I am 9 years out from the university admissions game, so still pretty young, but some time has passed. I would not be a competitive applicant today for many of the same programs I was admitted to back then.

High school was by far the most stressful time of my life and the fun part is, it would have had to have had more pressure to be where I am today.


> I would not be a competitive applicant today for many of the same programs I was admitted to back then.

Disclaimer: I live in the US but didn’t grow up here. I also grew up in the 90s.

In my experience, in higher education the prestige of the school has a smaller impact on learning than most people seem to think. Mostly, it seems to function as networking and a badge on your resume which can open the next door.

But once you have a bit of experience, more doors will open. In a few years, people care more about what you worked with than what school you went to, even if it’s an Ivy for instance.

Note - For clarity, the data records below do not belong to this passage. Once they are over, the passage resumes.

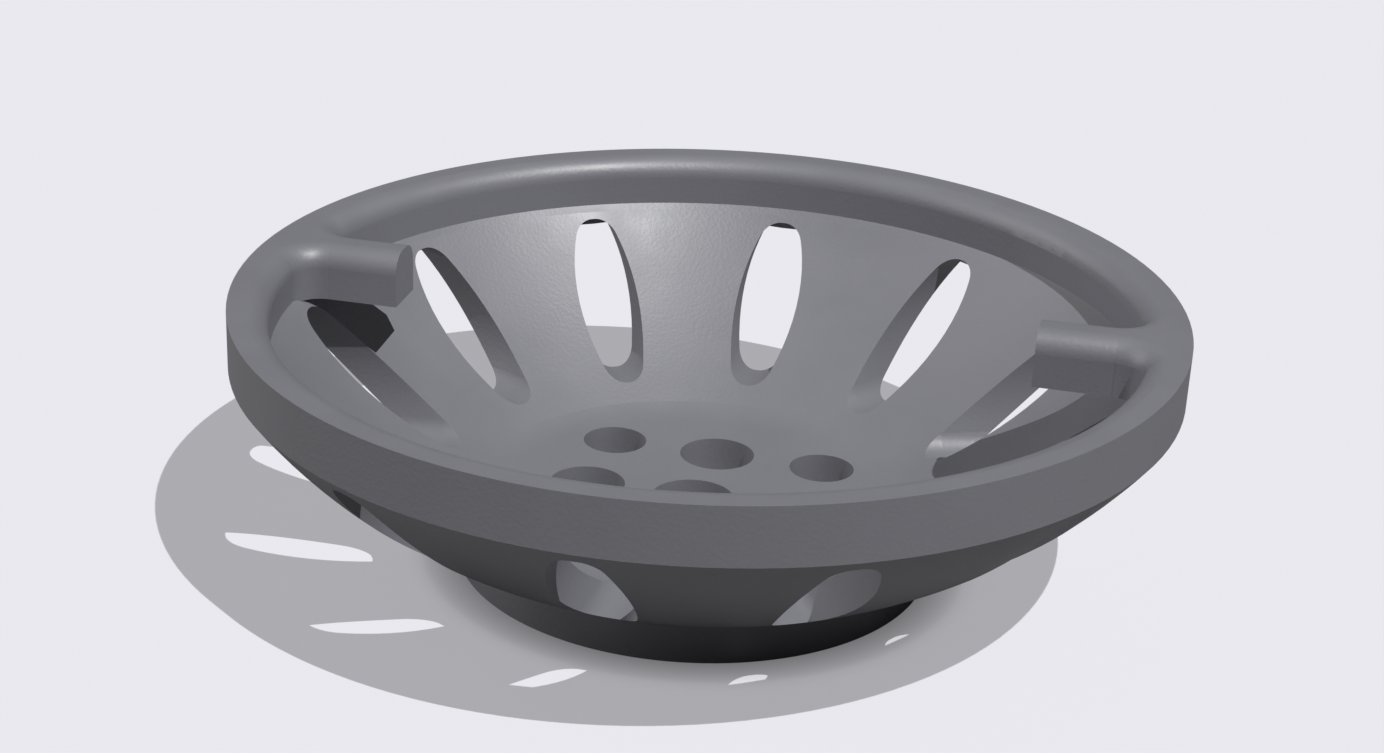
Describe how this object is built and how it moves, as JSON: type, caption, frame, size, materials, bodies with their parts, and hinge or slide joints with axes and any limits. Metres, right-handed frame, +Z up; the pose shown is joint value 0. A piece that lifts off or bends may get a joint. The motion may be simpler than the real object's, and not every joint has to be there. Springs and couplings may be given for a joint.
{
  "type": "sink strainer",
  "caption": "Round drain strainer: a slotted bowl with a perforated floor, an upright rim with two inward finger lugs, and a foot ring to stand on.",
  "frame": {"origin": "centre of the foot ring's bottom face, on the ground", "axes": "+Z up along the bowl's centre line, +X along the two finger lugs, +Y towards the side to which both lugs are set off"},
  "size_m": [0.084, 0.084, 0.0248],
  "materials": {
    "rim_plastic": "matte",
    "bowl_plastic": "matte",
    "foot_plastic": "matte"
  },
  "bodies": {
    "root": {"rim_ring": "rim_plastic", "strainer_bowl": "bowl_plastic", "foot_ring": "foot_plastic"}
  },
  "joints": []
}
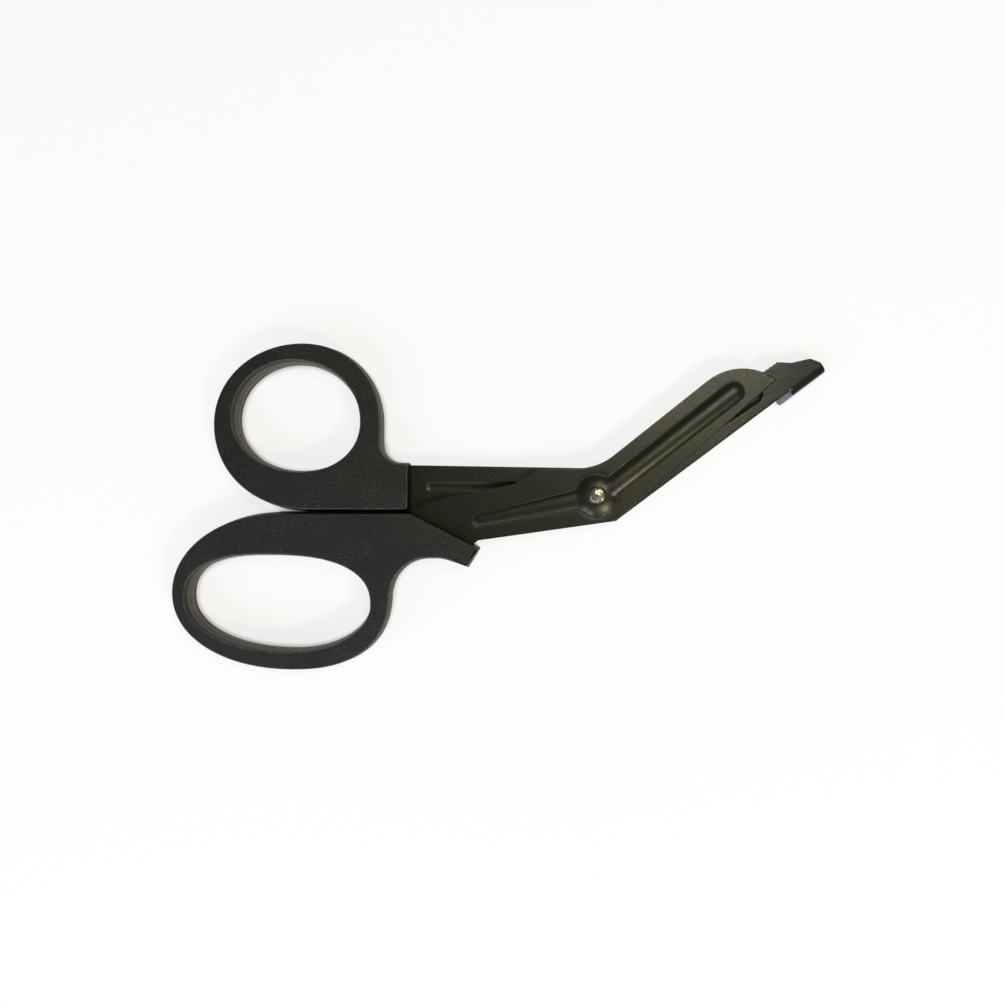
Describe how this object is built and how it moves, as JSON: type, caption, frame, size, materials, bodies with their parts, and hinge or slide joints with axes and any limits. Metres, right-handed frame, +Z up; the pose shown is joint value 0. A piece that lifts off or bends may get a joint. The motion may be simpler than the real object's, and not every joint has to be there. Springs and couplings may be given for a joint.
{
  "type": "trauma shears",
  "caption": "Bent trauma shears with dark coated blades, a serrated blunt-footed lower blade, a rivet pivot and black moulded handles.",
  "frame": {"origin": "middle of the closed shears in plan, on the surface they lie on", "axes": "+X from the finger bows towards the blunt tip, +Y towards the thumb bow, +Z up out of the surface they lie on"},
  "size_m": [0.19, 0.0944, 0.01],
  "materials": {
    "coated_steel": "dark olive-grey satin coating on pressed sheet steel",
    "handle_plastic": "fine moulded grain, near-black",
    "rivet_steel": "bright turned head with small press marks"
  },
  "bodies": {
    "rear_half": {"rear_blade": "coated_steel", "thumb_handle": "handle_plastic", "pivot_rivet": "rivet_steel"},
    "front_half": {"front_blade": "coated_steel", "finger_handle": "handle_plastic"}
  },
  "joints": [
    {"name": "blade_pivot", "type": "hinge", "parent": "rear_half", "child": "front_half", "pos_m": [0.02743, 0.00312, 0.005], "axis": [0, 0, 1], "range_deg": [0, 55]}
  ]
}
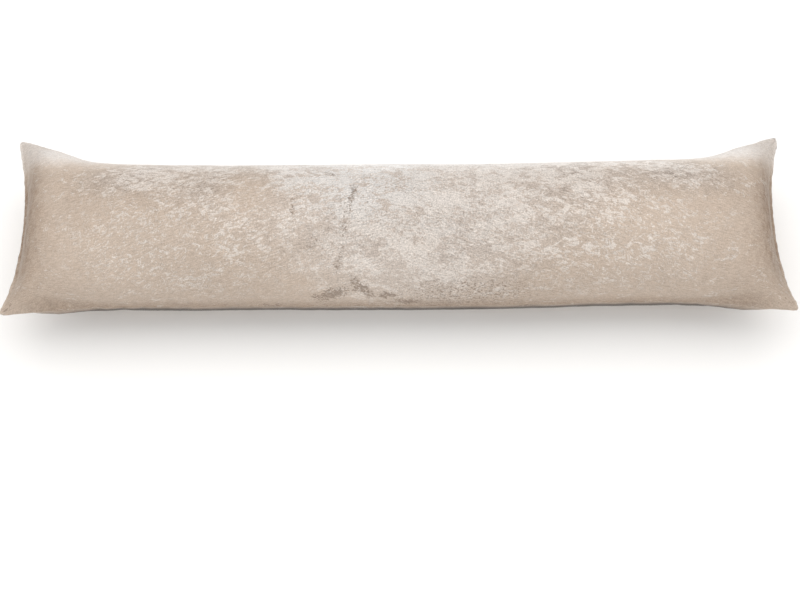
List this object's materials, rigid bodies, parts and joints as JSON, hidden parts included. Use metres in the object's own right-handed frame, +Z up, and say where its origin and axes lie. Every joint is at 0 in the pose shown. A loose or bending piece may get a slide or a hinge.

Plus, working at smaller companies is a much faster way to learn than faang, imo. Sure, you get good at politics, perf reviews, and learn some best practices, but in terms of domain knowledge and practicing decision making, faang is terribly inefficient for “growth”. I wish I had worked more at smaller companies/freelancing, because frankly most of big corp was a waste of time (although money is good).


> (although money is good).

what is the point of growth if not to make more money?

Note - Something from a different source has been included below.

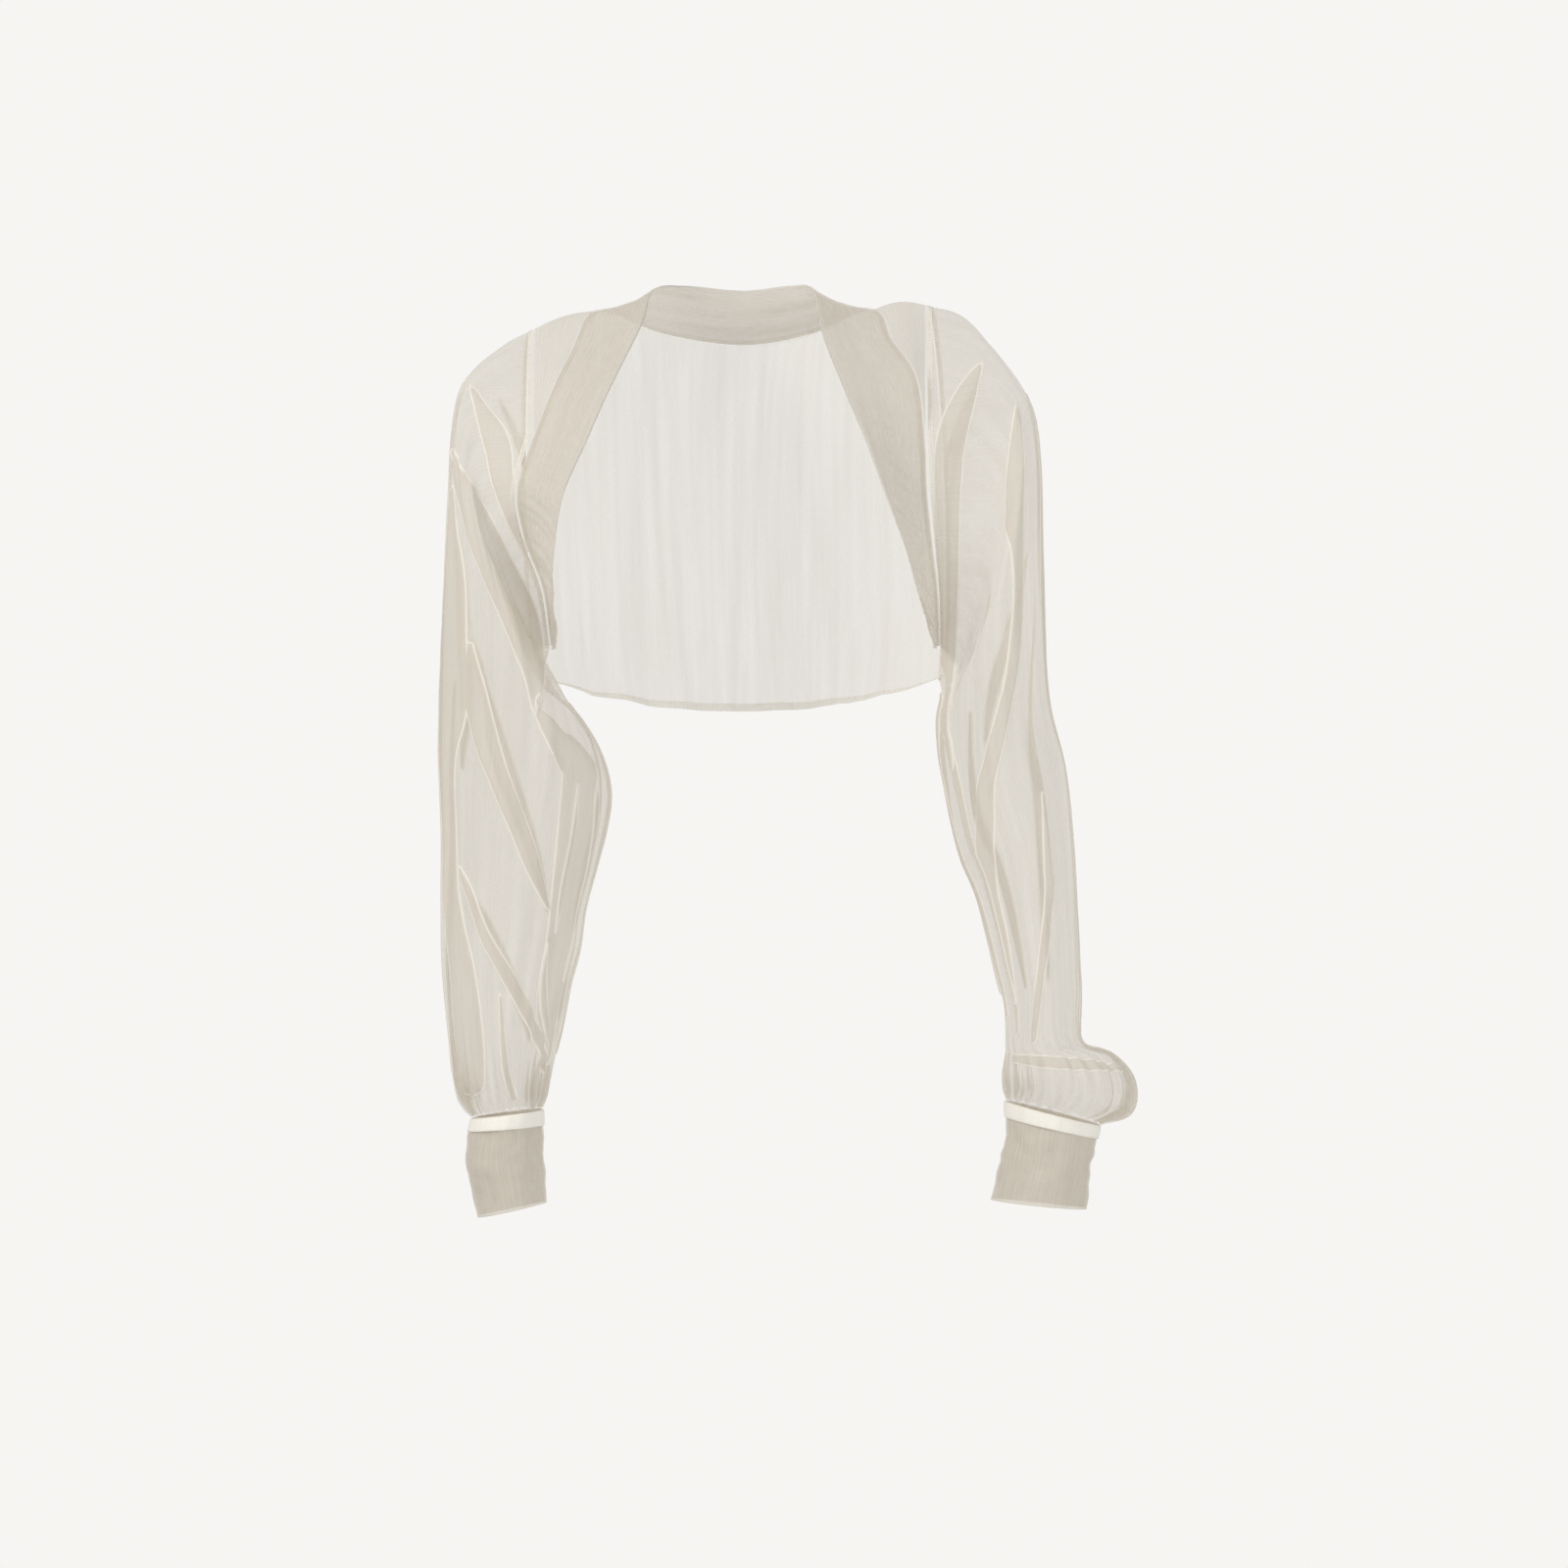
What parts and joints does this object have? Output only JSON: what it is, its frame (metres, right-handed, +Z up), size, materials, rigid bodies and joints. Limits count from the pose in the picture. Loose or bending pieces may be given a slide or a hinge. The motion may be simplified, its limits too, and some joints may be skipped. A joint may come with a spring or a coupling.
{
  "type": "bolero jacket",
  "caption": "Cropped open-front jacket of sheer ivory cloth with full gathered sleeves, a doubled neck band and deep cuffs, in its worn shape.",
  "frame": {"origin": "middle of the neck opening at shoulder height, where the wearer's shoulders hold the jacket", "axes": "+Z up, -Y to the front, +X to the wearer's left"},
  "size_m": [0.5185, 0.21, 0.6959],
  "materials": {
    "chiffon": "sheer ivory chiffon, matt with a faint sheen",
    "doubled_chiffon": "the same chiffon doubled, so denser",
    "binding": "opaque cream binding"
  },
  "bodies": {
    "root": {"back": "chiffon", "front_right": "chiffon", "front_left": "chiffon", "sleeve_right": "chiffon", "sleeve_left": "chiffon", "neck_band": "doubled_chiffon", "cuff_right": "doubled_chiffon", "cuff_left": "doubled_chiffon", "cuff_binding_right": "binding", "cuff_binding_left": "binding"}
  },
  "joints": []
}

you could quit your faang job and work as a janitor while hacking projects on the side if so inclined. except one has a pathway to 500k+ and the other does not.


> what is the point of growth if not to make more money?

I’d definitely swap those two, for life in general. (Depending on what you mean by growth, which is why I quoted it, because I don’t really subscribe to the implicitly assumed linear progression model.)

Anyway, I’d be the first to say money is important, because of what it lets you do. Similarly, the potential of earning money in the future (should it be needed) provides financial safety, and having faang on resume helps with that. But money also has an aggressive diminishing returns curve for what most people do with it, including me.

A lot of young people are concerned that they have to be competitive early to not have doors close on them, which is what I’m arguing is less true than they are mostly told. Especially for tech. So I was mainly arguing that sacrificing childhood to be molded in the senseless game of early credentialsm and extracurriculars is a tactically meh choice in most cases, and that’s excluding the emotional abuse itself.

> you could quit your faang job and work as a janitor while hacking projects on the side if so inclined.

Already did :) except the janitor part.


This is a really good point that people miss. Sure, the (insert birth year here) childhood seems really nice in retrospect, but many of the realities of life have changed, and someone growing up with that kind of childhood today will not necessarily have the same outcomes as back then.


https://www.dailymail.co.uk/news/article-462091/How-children...

I love this article with the comparison across generations.

I grew up in Europe in the '80s, and was riding streetcars and taking subways when I was 10.